Hamilton joins Senna, Prost, Schumacher and others who had F1 wins confiscated

Hamilton joins the likes of Senna and Schumacher - by losing a win after the race

Hamilton joins the likes of Senna and Schumacher - by losing a win after the race

Lewis Hamilton will have to hand over his Belgian Grand Prix winner’s trophy to Felipe Massa (appeal pending).

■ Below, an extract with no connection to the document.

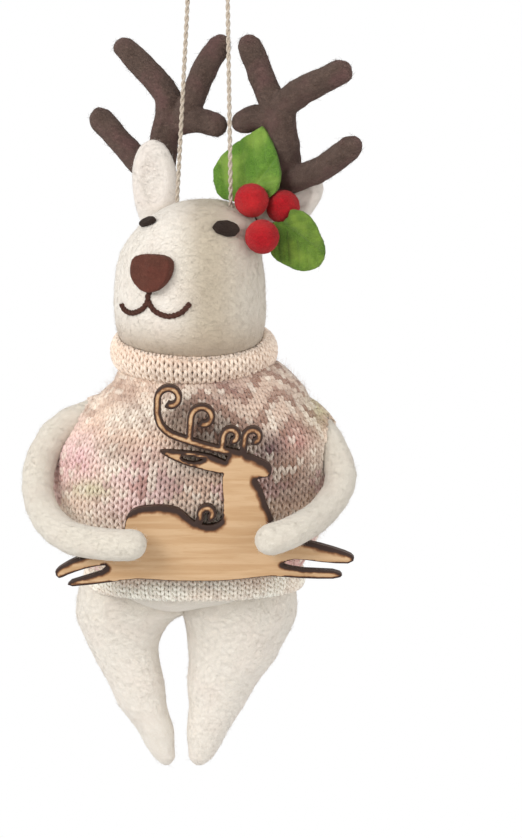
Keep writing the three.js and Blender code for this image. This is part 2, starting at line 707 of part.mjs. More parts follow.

It will be small comfort to him that plenty of other drivers have had wins taken off them in the past. Alain Prost, Michael Schumacher and others have lost race wins after the chequered flag. More encouragingly for Hamilton, a small number of them got their wins back

However by my reckoning only one driver has lost a win because of a racing incident, rather than a technical infringement or stewards’ mistake: Ayrton Senna. Here’s a look at some of these controversial races:

1976: James Hunt, McLaren, Spanish Grand Prix, Jarama

In 1976 F1’s governing body began setting limits on the dimensions of the cars. They used the McLaren M23 as the reference for the maximum width, because it was the widest car in F1 at the time. But when the team used a new construction of tyre at Jarama it failed to notice it made the car 1.8cm wider than the regulations allowed, and Hunt was disqualified after winning.

However his win was reinstated on appeal.

1976: James Hunt, McLaren, British Grand Prix, Brands Hatch

Later that same year Hunt was caught up in a crash on the first lap of the British Grand Prix. Ironically, it was triggered by the two Ferraris. Hunt was originally going to be barred from taking part in the re-start in his spare car, but after noisy objections from the crowd the race organisers relented and let him start.

He won the race, but was disqualified afterwards for using his spare car, handing the win to Ferrari’s Niki Lauda.

1980: Didier Pironi, Ligier, Canadian Grand Prix, Montreal

Didier Pironi crossed the finishing line at Montreal in 1980 about 40 seconds before Alan Jones’s Williams. But Pironi had been given a 60 second penalty for jumping the start which dropped him to third behind Jones and Carlos Reutemann in the other Williams.

1982: Nelson Piquet, Brabham, and Keke Rosberg, Williams, Brazilian Grand Prix, Jacarepagua

FIA rule enforcement at its most bonkers. After an especially hot and gruelling Brazilian Grand Prix (Piquet collapsed on the podium) Piquet and Rosberg were disqualified because their teams had been using ‘water-cooled brakes’ as a means of getting around the minimum weight regulations.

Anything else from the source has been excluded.